Standard mode. Input goes in, a fixed-length (or extendable) hash comes out. The initial state uses the standard IV constants.
Like a hash, but the initial state is loaded with a secret key instead of the IV. This lets you prove that a message is authentic — only someone with the key can produce the same hash. With SHA-256, you need a separate algorithm (HMAC) for this.
Takes a password or master key and derives sub-keys from it. BLAKE3 hashes the context string first (like "my-app-2024-encryption-key"), then uses that as the key to hash the input material. Two separate derive steps ensure domain separation.
Most hash functions output a fixed number of bytes. BLAKE3 can output as many bytes as you want. It does this by repeatedly running the root compression with an incrementing counter, producing 64 new bytes each time. Need 32 bytes? Take the first 32. Need 1,000? Keep going.

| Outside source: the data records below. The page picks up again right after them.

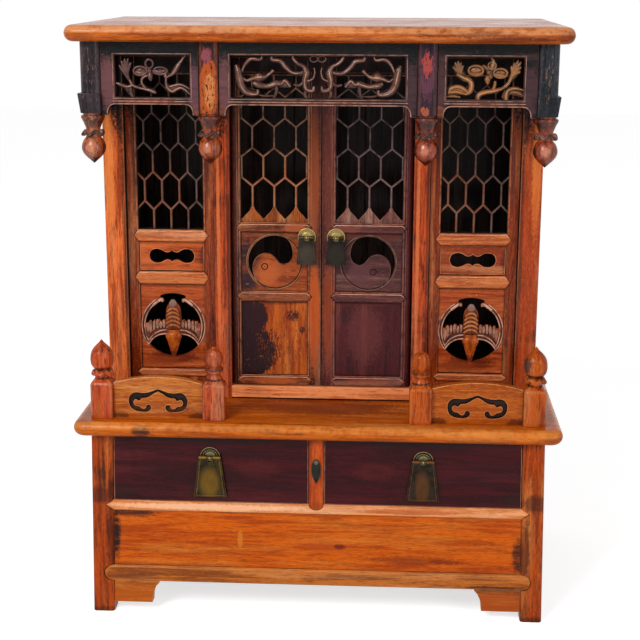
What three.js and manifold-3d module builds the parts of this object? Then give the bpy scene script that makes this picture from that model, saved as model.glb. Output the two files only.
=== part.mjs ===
// Chinese ancestor shrine: a base with two drawers, a cabinet with two lattice doors
// between two lattice bays, and a porch of hanging posts under one wide top board.
// Millimetres, X to the right, Y to the back, Z up. The origin is on the floor,
// under the middle of the two wide boards.
import * as THREE from 'three';
import { mergeVertices } from 'three/addons/utils/BufferGeometryUtils.js';
import Module from 'manifold-3d';

const wasm = await Module();
wasm.setup();

// Gaps between pieces
const seatGap = 0.3;
const slideGap = 0.5;
const runningGap = 1;
const cutOverrun = 4;
const weldDistance = 0.001;

// Top board and table board
const overallHeight = 1000;
const tableHeight = 350;
const boardDepth = 475;
const boardThickness = 26;
const topBoardWidth = 800;
const tableBoardWidth = 818;
const boardCornerRadius = 12;
const boardEdgeRound = 9;

// Base legs
const legTopHalfSpan = 381;
const legSpread = 6.5;
const legWidth = 37;
const legEdgeRadius = 6;
const frontSetback = 22;
const backSetback = 12;

// Rails and boards of the base
const railDepth = 30;
const lapDepth = 8;
const lapBevel = 2.5;
const drawerRailTop = 205;
const drawerRailHeight = 18;
const drawerRailPoint = 14;
const bottomRailTop = 86;
const bottomRailHeight = 29;
const bottomRailLap = 18;
const bracketDepth = 20;
const bracketFoot = 17;
const bracketReach = 66;
const bracketCove = 13;
const boardInset = 9;
const sideRailInset = 3;
const panelThickness = 12;
const frontPanelRecess = 5;
const dividerWidth = 25;
const dividerDepth = 22;
const tongueDrop = 10;
const guideHeight = 20;

// Drawers
const drawerRecess = 3;
const drawerFrontThickness = 16;
const drawerBoxHeight = 95;
const drawerWall = 9;
const drawerBottom = 6;
const drawerPullHeight = 287;

// Iron catch on the drawer divider
const catchPivotHeight = 282;
const catchWidth = 16;
const catchDrop = 38;
const catchThickness = 2;
const catchShoulderShare = 0.35;
const catchBellyShare = 0.7;
const nailRadius = 1.6;
const nailLength = 14;
const nailHeadRadius = 4;

// Pulls of the drawers and of the doors
const pinRadius = 1.3;
const pinOffset = 6;
const knuckleRadius = 2.8;
const knuckleGap = 5;
const pullThickness = 2;
const pullNotch = 8;
const plateThickness = 1.6;
const plateRimShare = 0.8;
const plateGrooveShare = 0.72;
const plateBossShare = 0.4;
const stemRadius = 2.4;
const stemLength = 10;
const drawerPullSizes = { plateRadius: 17, topWidth: 38, bottomWidth: 56, drop: 70 };
const doorPullSizes = { plateRadius: 15.5, topWidth: 26, bottomWidth: 35, drop: 47 };

// Cabinet posts and rails
const cabinetHalfWidth = 372;
const cabinetSetback = 152;
const cabinetBackSetback = 10;
const postWidth = 36;
const postReedSag = 1.6;
const postEdgeRadius = 4;
const innerPostEdge = 157;
const innerPostWidth = 27;
const innerPostReedSag = 3;
const sillSetback = 5;
const sillDepth = 28;
const sillHeight = 23;
const headRailHeight = 30;
const cabinetSideInset = 5;
const cabinetSideRail = 40;
const cabinetSideRailProud = 3;
const plankCount = 5;
const plankGroove = 3;

// Doors and bays
const leafSetback = 11;
const doorThickness = 20;
const bayThickness = 18;
const doorMeetingStile = 23;
const doorOuterStile = 17;
const bayStile = 19;
const leafTopRail = 30;
const insetPanelThickness = 8;
const insetPanelRecess = 4;
const grooveDepth = 3;
const railBarProud = 2.5;
const railBarPoint = 8;
const doorPinRadius = 4;
const doorPinLength = 8;
const doorBottomRail = 18;
const doorLowerPanel = 133;
const doorMiddleRail = 18;
const taijiPanelHeight = 104;
const doorUpperRail = 16.5;
const bayBottomRail = 28;
const batPanelHeight = 152;
const bayMiddleRail = 23;
const slotPanelHeight = 52;
const bayUpperRail = 21.5;

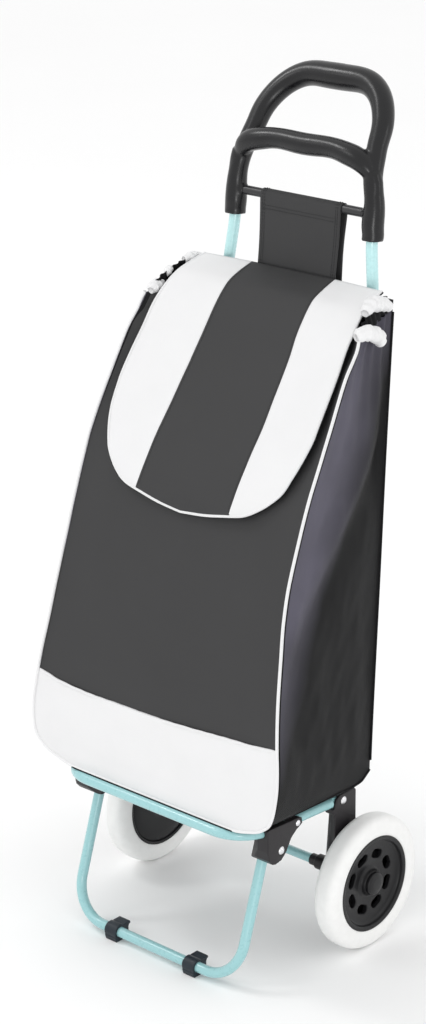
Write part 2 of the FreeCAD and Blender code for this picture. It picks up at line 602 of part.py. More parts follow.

Extendable output: same input, any length
The root node can be "squeezed" for as many bytes as needed — no limit.
Why does this matter?
With SHA-256, you need different tools for different jobs: SHA-256 for hashing, HMAC-SHA-256 for authentication, HKDF-SHA-256 for key derivation. With BLAKE3, it's all one algorithm with one security proof. Fewer moving parts means fewer things that can go wrong.
The takeaway
BLAKE3 was built for the world we live in now — multi-core processors, massive files, and the need for one tool that does many jobs. Split into chunks, compress them all at once, combine with a tree, stamp each piece with its position and role, and squeeze out as many bytes as you need. It's not just a faster SHA-256 — it's a fundamentally different architecture for the same problem.